The investment bank cut its WTI price forecast for the first quarter of 2015 by $15 to $75 per barrel, while also trimming its prediction for Brent by the same amount to $85. Goldman expects WTI to drop to as much as $70 in the three months through June 2015 and its European counterpart to touch $80 as the oversupply is projected to be most pronounced then.

OPEC members, which supply around 40% of the world’s oil, will convene in Vienna on November 27th to discuss the group’s production policy and decide on a possible cut in production. However, OPEC’s biggest producers, including Saudi Arabia, have signaled their reluctance to cut output and instead reduced prices to buyers.

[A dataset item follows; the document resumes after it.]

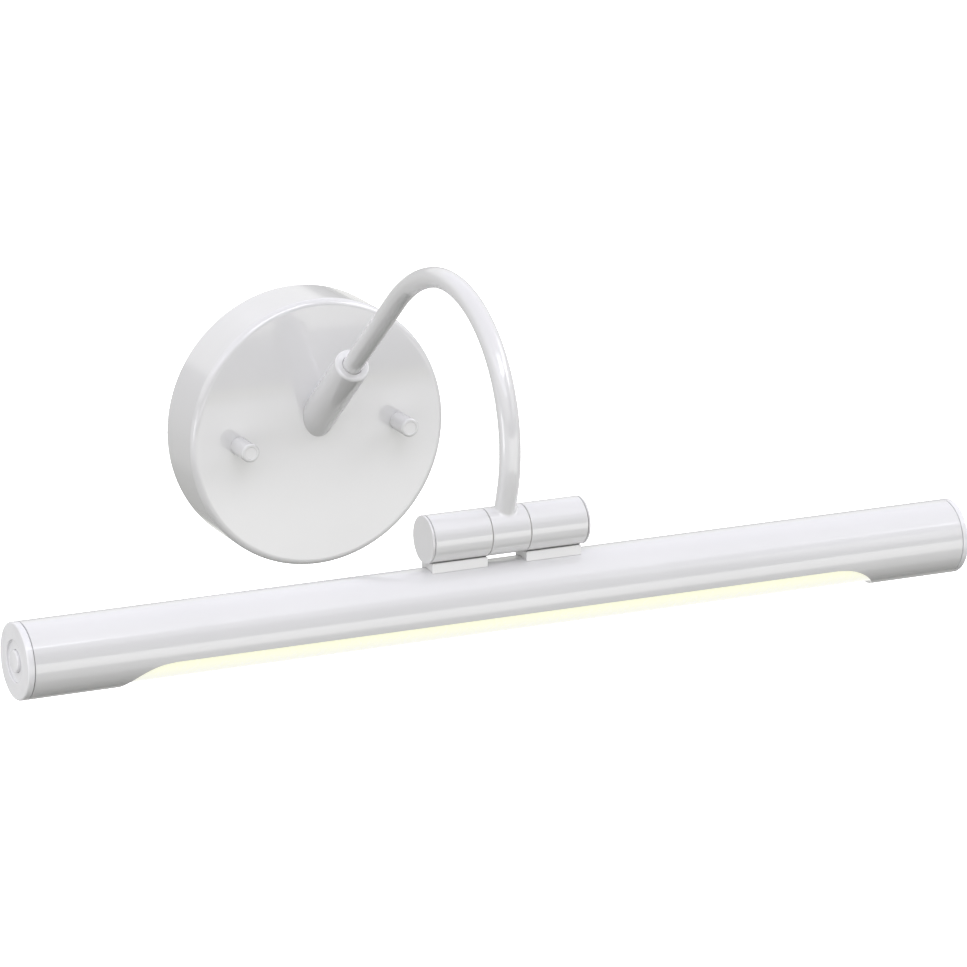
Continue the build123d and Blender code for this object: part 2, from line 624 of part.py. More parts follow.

Investors across the globe awaited the conclusion of FOMCs seventh meeting this year, broadly expected to bring Feds unprecedented bond-buying program to an end. However, policy makers have previously stressed out that they are in no hurry to begin raising interest rates as a strong dollar and weaker global economic growth posed risks to the US economys recovery. Market players will focus on FOMCs after-meeting statement for clues of an interest rate hike timetable, as well as the Federal Reserves opinion regarding the global economys state.

Pivot points

According to Binary Tribune’s daily analysis, West Texas Intermediate December futures’ central pivot point is at $81.15. In case the contract breaches the first resistance level at $81.93, it may rise to $82.45. Should the second key resistance be broken, the US benchmark may attempt to advance $83.23.

If the contract manages to breach the first key support at $80.63, it might come to test $79.85. With this second key support broken, movement to the downside could continue to $79.33.

Meanwhile, December Brent’s central pivot point is projected at $85.83. The contract will see its first resistance level at $86.58. If breached, it may rise and test $87.13. In case the second key resistance is broken, the European crude benchmark may attempt to advance $87.88.

If Brent manages to penetrate the first key support at $85.28, it could continue down to test $84.53. With the second support broken, downside movement may extend to $83.98 per barrel.